Desa bengkala merupakan salah satu desa yang memiliki tingkat keterbatasan masyarakat yang cukup tinggi, namun hal tersebut tidak menyurutkan tekad dan semangat mereka untuk tetap memajukan desa sekaligus menjaga keutuhan dan kebersamaan mereka. Hal ini dapat dilihat dari kehidupan desa yang tampak sejahtera dengan penghasilan utama dari perkebunan dan pertanian.  Desa bengkala juga memiliki sekolah khusus bagi siswa penyandang tunawicara dan tunarungu, sekolah ini dibangun pada tanggal 19 Juli 2007 dan diberi nama sebagai SDN 2 Bengkala. Berdasarkan pernyataan kepala sekolah SDN 2 Bengkala, kelas-kelas khusus yang disebut kelas inklusi menerima semua anak-anak desa yang merupakan kolok, karena hal itu pula sekolah mau tidak mau harus memperkerjakan guru yang memang telah memahami bahasa isyarat bagi siswa khusus itu guna mempermudah proses belajar mengajar yang terjadi di sekolah tersebut. Selain itu, dibutuhkan pula guru pendamping yang mampu memahami persis mental dan kesehatan psikologis para siswa kolok.

            Selain masalah kependidikan, masyarakat kolok di Bengkala juga merupakan masyarakat yang rajin bekerja, ini terlihat oleh ketekunan masyarakat bengkala merawat sawah, kebun, memelihara sapi dan pekerjaan lainnya. Adapun kelompok bekerja yang juga terbentuk di desa Bengkala ini seperti kelompok penggali kubur, kelompok pemotong kayu dan kelompok kesenian yang piawai menari tarian Janger. Kelompok kesenian ini disebut dengan kelompok tari janger kolok yang semua penarinya menyandang keterbatasan berbicara dan mendengar.

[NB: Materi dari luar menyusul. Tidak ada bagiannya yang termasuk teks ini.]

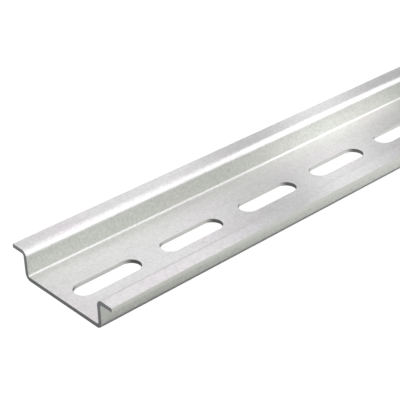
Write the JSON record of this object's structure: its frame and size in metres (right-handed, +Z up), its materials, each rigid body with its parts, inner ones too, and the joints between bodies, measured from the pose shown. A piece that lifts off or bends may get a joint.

Hal yang merupakan keterbatasan ini lah yang pada akhirnya menjadi keunikan dari kelompok tari ini dimana semua penarinya bisu dan tuli sehingga tidak dapat mendengar  suara musik yang ditabuh guna menjadi pengiring dalam tarian janger. Aba-aba tangan dari penabuh gendanglah yang ternyata menjadi penanda setiap pergantian gerakan saat menari. Keunikan tersebutlah yang pada akhirnya menarih perhatian seorang seniman film Singaraja untuk membuat film dokumenter tentang kesenian tari janger kolok yang berhasil meraih juara 2 dalam ajang Festival Film Kearifan Budaya Lokal 2010 yang diselenggarakan oleh kementrian kebudayaan dan pariwisata direktorat jendral nilai budaya, seni dan film pada bulan september lalu.

 Penutup

Desa Bengkala yang terdapat di Bali merupakan desa yang memiliki tingkat besarnya angka penyandang keterbatasan berbicara dan mendengar, tapi di balik keterbatasan itulah yang menjadi keistimewaan bagi penduduk kolok. Potensi penduduk kolok berekembang pesat terutama dalam bidang kesenian yaitu tari janger kolok yang kini telah mendunia.